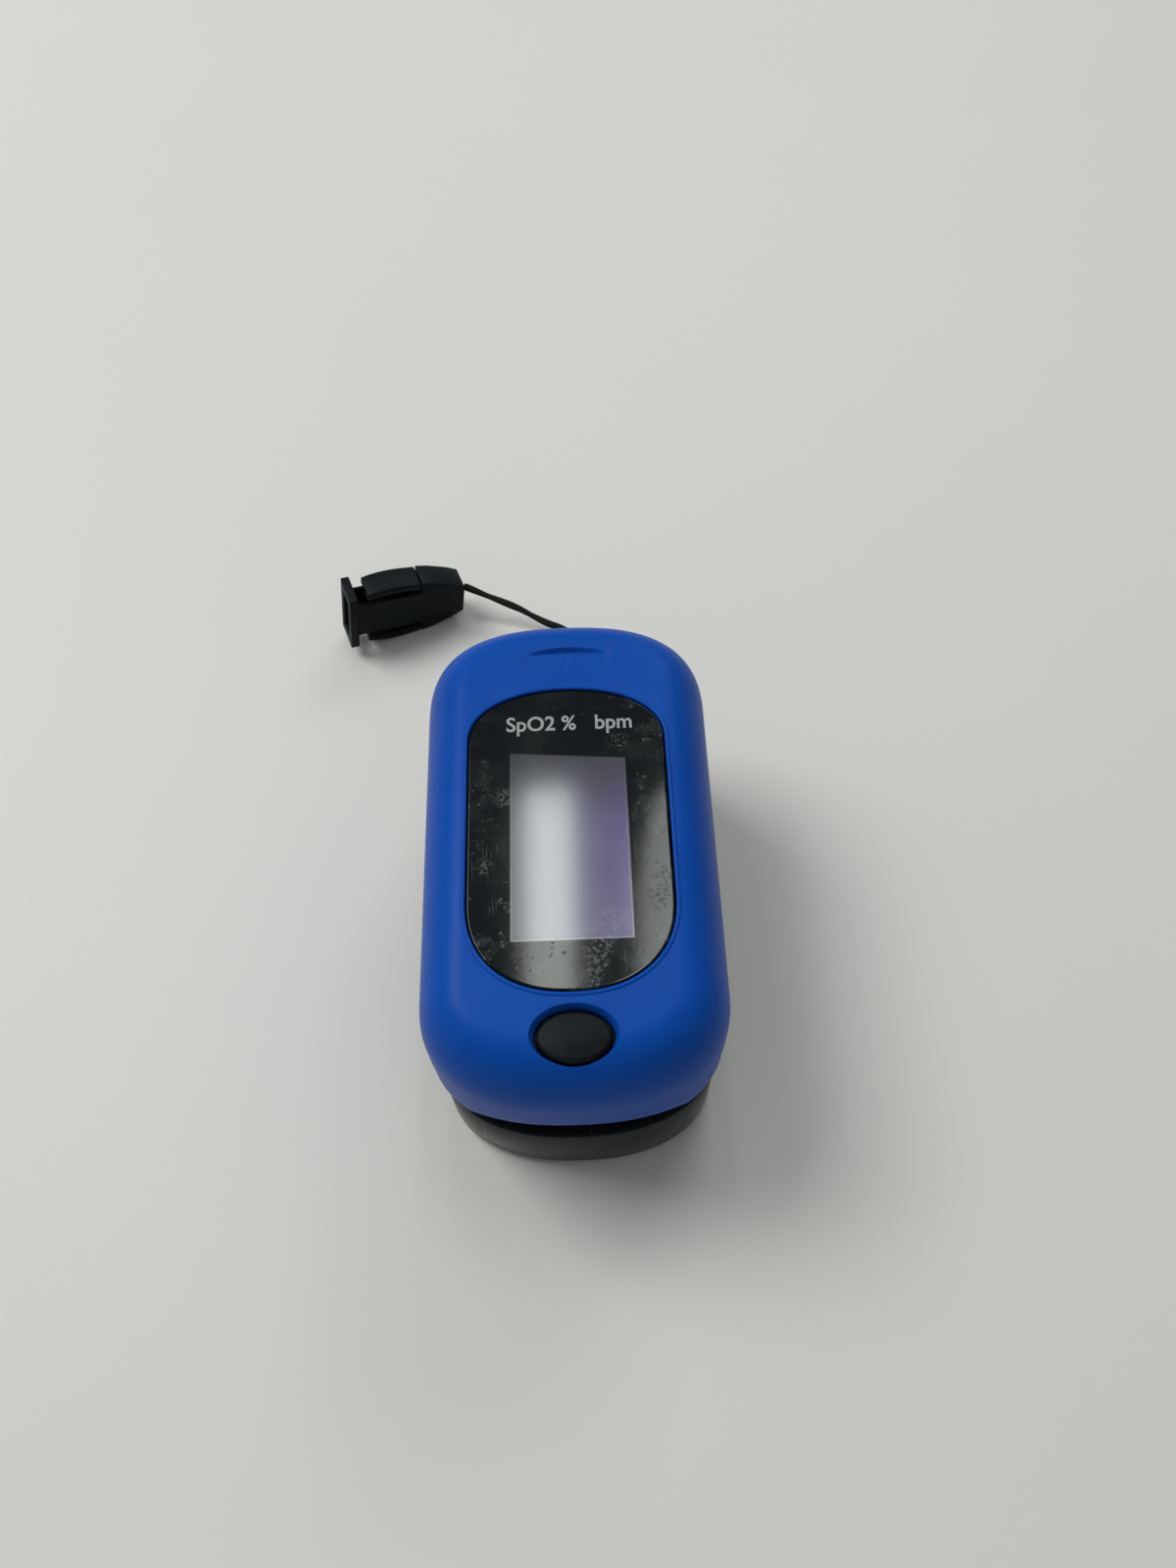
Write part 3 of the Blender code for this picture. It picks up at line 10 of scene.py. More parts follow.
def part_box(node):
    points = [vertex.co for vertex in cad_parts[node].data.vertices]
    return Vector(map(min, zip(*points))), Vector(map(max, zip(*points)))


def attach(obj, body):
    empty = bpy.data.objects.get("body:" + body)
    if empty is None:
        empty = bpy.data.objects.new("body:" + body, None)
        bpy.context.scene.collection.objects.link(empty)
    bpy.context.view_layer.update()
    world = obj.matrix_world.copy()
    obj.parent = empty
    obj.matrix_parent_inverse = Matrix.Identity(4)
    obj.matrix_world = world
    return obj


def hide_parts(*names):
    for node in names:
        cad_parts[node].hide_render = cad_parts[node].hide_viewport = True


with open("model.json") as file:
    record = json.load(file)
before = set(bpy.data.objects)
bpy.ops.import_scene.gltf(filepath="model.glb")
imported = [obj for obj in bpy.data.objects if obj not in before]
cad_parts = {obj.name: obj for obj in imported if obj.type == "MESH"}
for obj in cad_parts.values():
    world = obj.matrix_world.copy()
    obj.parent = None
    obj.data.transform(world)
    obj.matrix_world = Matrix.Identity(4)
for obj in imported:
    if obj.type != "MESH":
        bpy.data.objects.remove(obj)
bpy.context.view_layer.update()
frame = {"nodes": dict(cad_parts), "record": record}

MM = 0.001
NODES = frame["nodes"]
SLOT_OF = {entry["node"]: entry["material_slot"] for entry in frame["record"]["subparts"]}
BODY_OF = {node: body for body, nodes in frame["record"]["behaviour"]["bodies"].items() for node in nodes}

# ---- places read from the frame
COVER_HIGH = Vector(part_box("top_cover")[1])
SHELL_HIGH = Vector(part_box("lower_shell")[1])
WINDOW_LOW, WINDOW_HIGH = (Vector(corner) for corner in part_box("display_window"))
BUTTON_LOW, BUTTON_HIGH = (Vector(corner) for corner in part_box("power_button"))
DOOR_LOW, DOOR_HIGH = (Vector(corner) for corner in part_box("battery_door"))
UPPER_PAD_LOW, UPPER_PAD_HIGH = (Vector(corner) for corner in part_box("upper_finger_pad"))
LOWER_PAD_LOW, LOWER_PAD_HIGH = (Vector(corner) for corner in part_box("lower_finger_pad"))

# ---- shapes shared with the frame
GAP = 0.3 * MM
HALF_WIDTH = COVER_HIGH.x
HALF_LENGTH = COVER_HIGH.y
FRONT_CAP = 12.0 * MM
REAR_CAP = 12.0 * MM
FRONT_POWER = 2.3
REAR_POWER = 2.5
WINDOW_FRONT_CAP = 10.4 * MM
WINDOW_REAR_CAP = 6.6 * MM
WINDOW_FRONT_POWER = 2.3
WINDOW_REAR_POWER = 2.15
CAP_STEPS = 30
TOP_ROUND_IN = 5.6 * MM
TOP_ROUND_DOWN = 8.6 * MM
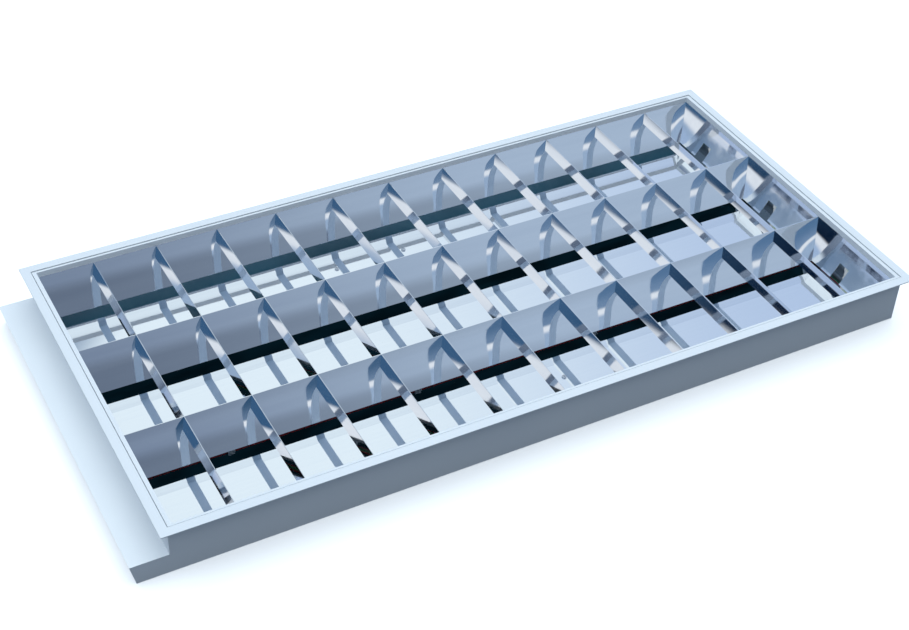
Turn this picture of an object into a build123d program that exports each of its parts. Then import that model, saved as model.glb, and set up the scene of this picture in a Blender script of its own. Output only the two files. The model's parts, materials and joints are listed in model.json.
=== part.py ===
from build123d import *
import os

# Recessed troffer light for three tubes, lying on its back: X along the tubes, Z towards the room.
# All lengths are in millimetres. X is counted from the middle of the flange while modelling, and the
# finished pieces are moved so that the origin is the middle of the whole base.

# --- housing ---
module_length = 1195.0  # flange, along X
module_width = 595.0  # flange, along Y
housing_height = 80.0
flange_overhang = 13.0  # from the housing wall to the flange edge
flange_thickness = 1.6
sheet = 0.8
gear_reach = 40.0  # gear box past the flange edge
gear_height = 32.0
gear_lean = 7.0  # how far the gear box end leans in at its foot
fixing_spacing_x = 900.0
fixing_spacing_y = 188.0
fixing_hole_r = 3.0

# --- louvre ---
middle_bay_width = 188.0  # between the two ridge lines
ridge_width = 1.0
exit_z = 70.0  # plane of the ridges and blade edges
louvre_depth = 54.0
opening_half_width = 56.5  # lamp side opening of a bay
wall_sag = 2.8  # bow of a reflector wall
reflector_skin = 0.8  # measured upright
long_rail_gap = 1.5  # frame rail to housing wall
end_rail_gap = 1.2
rail_sheet = 0.6
long_rail_width = 3.5
end_rail_width = 6.0
rail_top_drop = 1.0  # rail top below the flange face
long_rail_depth = 25.0
end_rail_depth = 23.0
inner_lip_depth = 13.0
fit = 0.15  # between parts of the louvre
blade_count = 11
end_cell = 86.5  # last blade to the end rail
blade_height = 15.2
blade_edge = 0.9
blade_foot = 12.3
blade_wall = 0.3
blade_tip = 0.5
right_end_run = 28.7  # how far an end reflector curves in
left_end_run = 11.0
end_sag = 3.0
end_skin = 0.6
tube_notch_width = 22.0
tube_notch_top = 38.0

# --- base reflectors ---
base_width = 144.0
base_top = 4.0
base_sheet = 0.5
base_end_gap = 1.0  # base reflector to holder
post_r = 4.0
post_bore_r = 1.6
post_floor = 0.6  # left under the bore
screw_tip_gap = 0.2
screw_shank_r = 1.55
screw_hole_r = 2.2
screw_head_r = 3.5
screw_head_height = 2.0
base_end_screw = 8.0  # in from the end of the strip
front_screw_x = [55.0]
back_screw_x = [-135.0, -19.0]

# --- lampholders ---
tube_z = 27.0
holder_depth = 7.9
holder_width = 22.0
bracket_height = 44.0
bracket_foot = 8.7
rotor_r = 6.45
rotor_gap = 0.05  # running clearance
rotor_depth = 3.1
rotor_slot = 2.8
rotor_slot_depth = 2.3
entry_slot = 3.2

# --- hinge and snap springs ---
hinge_inset = 1.8  # pin axis in from the rail's outer face
hinge_drop = 2.1  # pin axis under the rail's top
pin_r = 1.0
pin_gap = 0.05
pin_length = 7.1
pin_bush_width = 3.9
pin_bush_height = 4.0
spring_x = 300.0
spring_width = 20.0
spring_leaf = 0.4
spring_half_height = 6.0
spring_z = 70.0
spring_bulge = 1.1

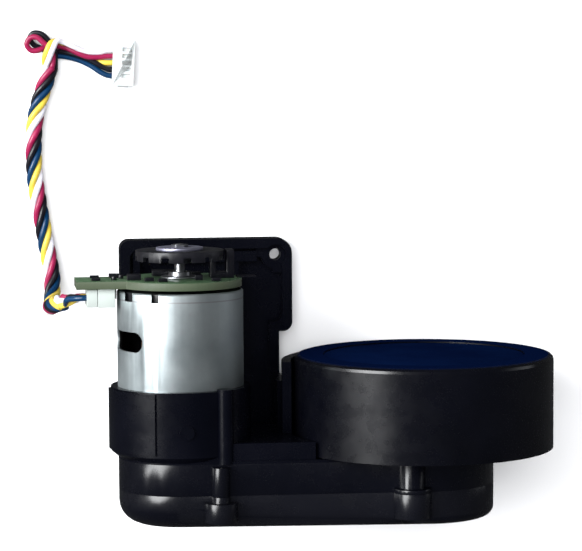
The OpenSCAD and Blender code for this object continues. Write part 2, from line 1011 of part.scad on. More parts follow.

::::

◆ Brief ◆
Exactly as shown, repeat every record.

◆ Task answer ◆
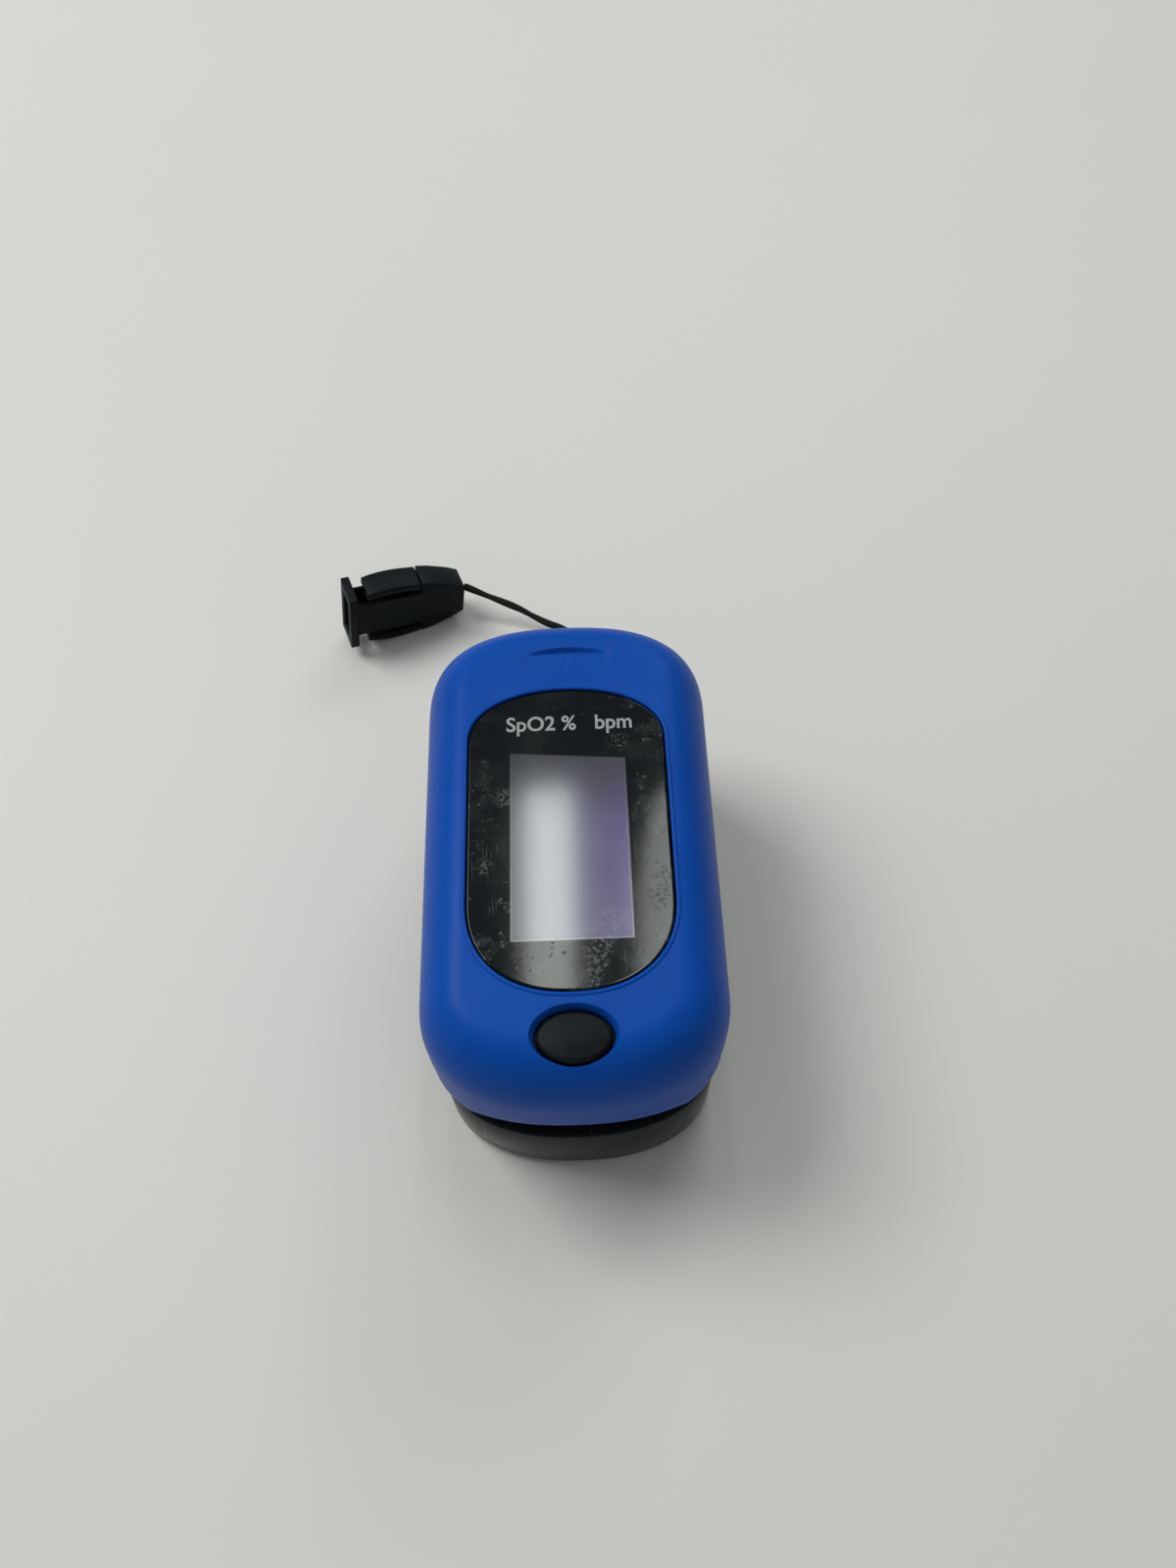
Write part 3 of the Blender code for this picture. It picks up at line 10 of scene.py. More parts follow.
def part_box(node):
    points = [vertex.co for vertex in cad_parts[node].data.vertices]
    return Vector(map(min, zip(*points))), Vector(map(max, zip(*points)))


def attach(obj, body):
    empty = bpy.data.objects.get("body:" + body)
    if empty is None:
        empty = bpy.data.objects.new("body:" + body, None)
        bpy.context.scene.collection.objects.link(empty)
    bpy.context.view_layer.update()
    world = obj.matrix_world.copy()
    obj.parent = empty
    obj.matrix_parent_inverse = Matrix.Identity(4)
    obj.matrix_world = world
    return obj


def hide_parts(*names):
    for node in names:
        cad_parts[node].hide_render = cad_parts[node].hide_viewport = True


with open("model.json") as file:
    record = json.load(file)
before = set(bpy.data.objects)
bpy.ops.import_scene.gltf(filepath="model.glb")
imported = [obj for obj in bpy.data.objects if obj not in before]
cad_parts = {obj.name: obj for obj in imported if obj.type == "MESH"}
for obj in cad_parts.values():
    world = obj.matrix_world.copy()
    obj.parent = None
    obj.data.transform(world)
    obj.matrix_world = Matrix.Identity(4)
for obj in imported:
    if obj.type != "MESH":
        bpy.data.objects.remove(obj)
bpy.context.view_layer.update()
frame = {"nodes": dict(cad_parts), "record": record}

MM = 0.001
NODES = frame["nodes"]
SLOT_OF = {entry["node"]: entry["material_slot"] for entry in frame["record"]["subparts"]}
BODY_OF = {node: body for body, nodes in frame["record"]["behaviour"]["bodies"].items() for node in nodes}

# ---- places read from the frame
COVER_HIGH = Vector(part_box("top_cover")[1])
SHELL_HIGH = Vector(part_box("lower_shell")[1])
WINDOW_LOW, WINDOW_HIGH = (Vector(corner) for corner in part_box("display_window"))
BUTTON_LOW, BUTTON_HIGH = (Vector(corner) for corner in part_box("power_button"))
DOOR_LOW, DOOR_HIGH = (Vector(corner) for corner in part_box("battery_door"))
UPPER_PAD_LOW, UPPER_PAD_HIGH = (Vector(corner) for corner in part_box("upper_finger_pad"))
LOWER_PAD_LOW, LOWER_PAD_HIGH = (Vector(corner) for corner in part_box("lower_finger_pad"))

# ---- shapes shared with the frame
GAP = 0.3 * MM
HALF_WIDTH = COVER_HIGH.x
HALF_LENGTH = COVER_HIGH.y
FRONT_CAP = 12.0 * MM
REAR_CAP = 12.0 * MM
FRONT_POWER = 2.3
REAR_POWER = 2.5
WINDOW_FRONT_CAP = 10.4 * MM
WINDOW_REAR_CAP = 6.6 * MM
WINDOW_FRONT_POWER = 2.3
WINDOW_REAR_POWER = 2.15
CAP_STEPS = 30
TOP_ROUND_IN = 5.6 * MM
TOP_ROUND_DOWN = 8.6 * MM
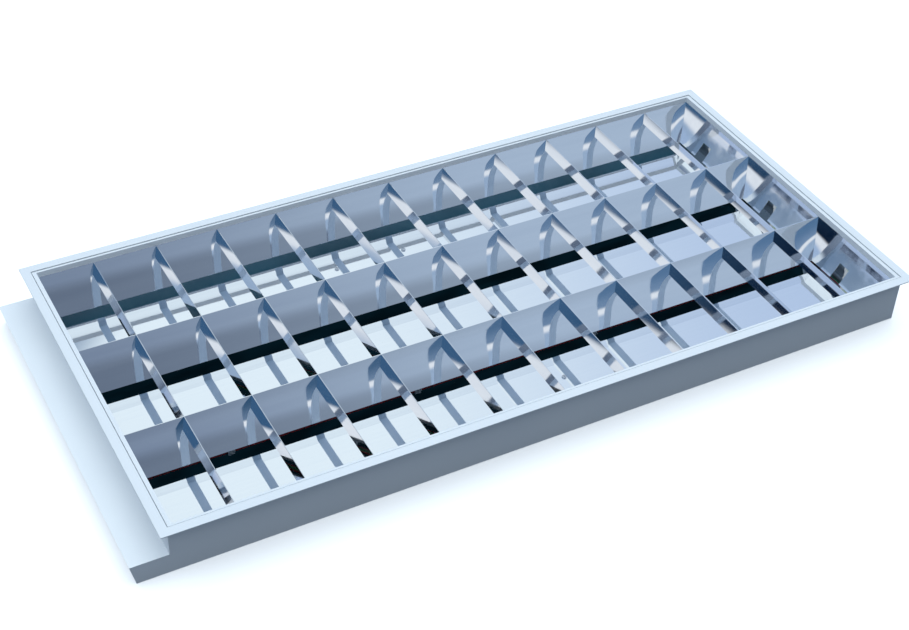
Turn this picture of an object into a build123d program that exports each of its parts. Then import that model, saved as model.glb, and set up the scene of this picture in a Blender script of its own. Output only the two files. The model's parts, materials and joints are listed in model.json.
=== part.py ===
from build123d import *
import os

# Recessed troffer light for three tubes, lying on its back: X along the tubes, Z towards the room.
# All lengths are in millimetres. X is counted from the middle of the flange while modelling, and the
# finished pieces are moved so that the origin is the middle of the whole base.

# --- housing ---
module_length = 1195.0  # flange, along X
module_width = 595.0  # flange, along Y
housing_height = 80.0
flange_overhang = 13.0  # from the housing wall to the flange edge
flange_thickness = 1.6
sheet = 0.8
gear_reach = 40.0  # gear box past the flange edge
gear_height = 32.0
gear_lean = 7.0  # how far the gear box end leans in at its foot
fixing_spacing_x = 900.0
fixing_spacing_y = 188.0
fixing_hole_r = 3.0

# --- louvre ---
middle_bay_width = 188.0  # between the two ridge lines
ridge_width = 1.0
exit_z = 70.0  # plane of the ridges and blade edges
louvre_depth = 54.0
opening_half_width = 56.5  # lamp side opening of a bay
wall_sag = 2.8  # bow of a reflector wall
reflector_skin = 0.8  # measured upright
long_rail_gap = 1.5  # frame rail to housing wall
end_rail_gap = 1.2
rail_sheet = 0.6
long_rail_width = 3.5
end_rail_width = 6.0
rail_top_drop = 1.0  # rail top below the flange face
long_rail_depth = 25.0
end_rail_depth = 23.0
inner_lip_depth = 13.0
fit = 0.15  # between parts of the louvre
blade_count = 11
end_cell = 86.5  # last blade to the end rail
blade_height = 15.2
blade_edge = 0.9
blade_foot = 12.3
blade_wall = 0.3
blade_tip = 0.5
right_end_run = 28.7  # how far an end reflector curves in
left_end_run = 11.0
end_sag = 3.0
end_skin = 0.6
tube_notch_width = 22.0
tube_notch_top = 38.0

# --- base reflectors ---
base_width = 144.0
base_top = 4.0
base_sheet = 0.5
base_end_gap = 1.0  # base reflector to holder
post_r = 4.0
post_bore_r = 1.6
post_floor = 0.6  # left under the bore
screw_tip_gap = 0.2
screw_shank_r = 1.55
screw_hole_r = 2.2
screw_head_r = 3.5
screw_head_height = 2.0
base_end_screw = 8.0  # in from the end of the strip
front_screw_x = [55.0]
back_screw_x = [-135.0, -19.0]

# --- lampholders ---
tube_z = 27.0
holder_depth = 7.9
holder_width = 22.0
bracket_height = 44.0
bracket_foot = 8.7
rotor_r = 6.45
rotor_gap = 0.05  # running clearance
rotor_depth = 3.1
rotor_slot = 2.8
rotor_slot_depth = 2.3
entry_slot = 3.2

# --- hinge and snap springs ---
hinge_inset = 1.8  # pin axis in from the rail's outer face
hinge_drop = 2.1  # pin axis under the rail's top
pin_r = 1.0
pin_gap = 0.05
pin_length = 7.1
pin_bush_width = 3.9
pin_bush_height = 4.0
spring_x = 300.0
spring_width = 20.0
spring_leaf = 0.4
spring_half_height = 6.0
spring_z = 70.0
spring_bulge = 1.1

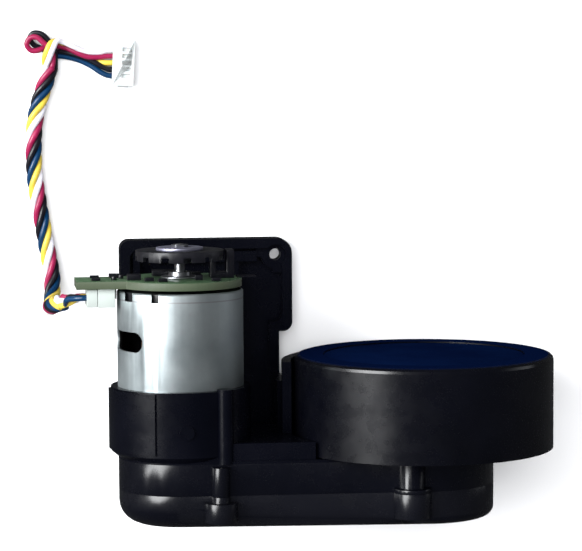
The OpenSCAD and Blender code for this object continues. Write part 2, from line 1011 of part.scad on. More parts follow.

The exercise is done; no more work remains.